Exercise requirements
Write out the listing in full, matching it word for word.

Data provided
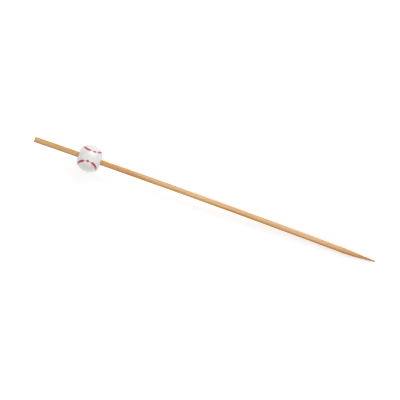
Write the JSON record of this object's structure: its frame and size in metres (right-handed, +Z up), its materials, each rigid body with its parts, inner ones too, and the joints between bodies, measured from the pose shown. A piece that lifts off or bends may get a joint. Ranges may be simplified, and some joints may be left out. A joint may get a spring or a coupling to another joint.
{
  "type": "cocktail pick",
  "caption": "Round bamboo cocktail pick with a ground point and a white gloss ball bead near its blunt end, painted with a red stitched-ball seam.",
  "frame": {"origin": "on the surface that the pick lies on, under the middle of its bounding box", "axes": "+X along the pick towards its point, +Z up"},
  "size_m": [0.12, 0.009, 0.009],
  "materials": {
    "bamboo": "sanded bare bamboo with fine lengthwise grain",
    "white_bead": "smooth high gloss",
    "red_paint": "gloss paint, slightly uneven"
  },
  "bodies": {
    "root": {"bamboo_stick": "bamboo", "ball_bead": "white_bead", "seam_paint": "red_paint"}
  },
  "joints": []
}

Response to this exercise
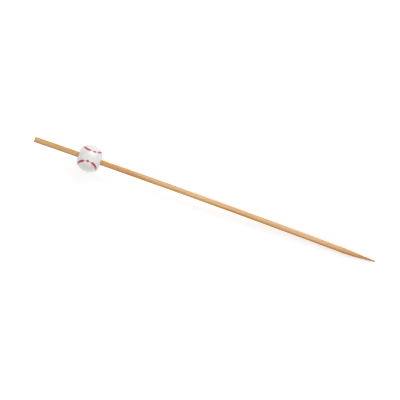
Write the JSON record of this object's structure: its frame and size in metres (right-handed, +Z up), its materials, each rigid body with its parts, inner ones too, and the joints between bodies, measured from the pose shown. A piece that lifts off or bends may get a joint. Ranges may be simplified, and some joints may be left out. A joint may get a spring or a coupling to another joint.
{
  "type": "cocktail pick",
  "caption": "Round bamboo cocktail pick with a ground point and a white gloss ball bead near its blunt end, painted with a red stitched-ball seam.",
  "frame": {"origin": "on the surface that the pick lies on, under the middle of its bounding box", "axes": "+X along the pick towards its point, +Z up"},
  "size_m": [0.12, 0.009, 0.009],
  "materials": {
    "bamboo": "sanded bare bamboo with fine lengthwise grain",
    "white_bead": "smooth high gloss",
    "red_paint": "gloss paint, slightly uneven"
  },
  "bodies": {
    "root": {"bamboo_stick": "bamboo", "ball_bead": "white_bead", "seam_paint": "red_paint"}
  },
  "joints": []
}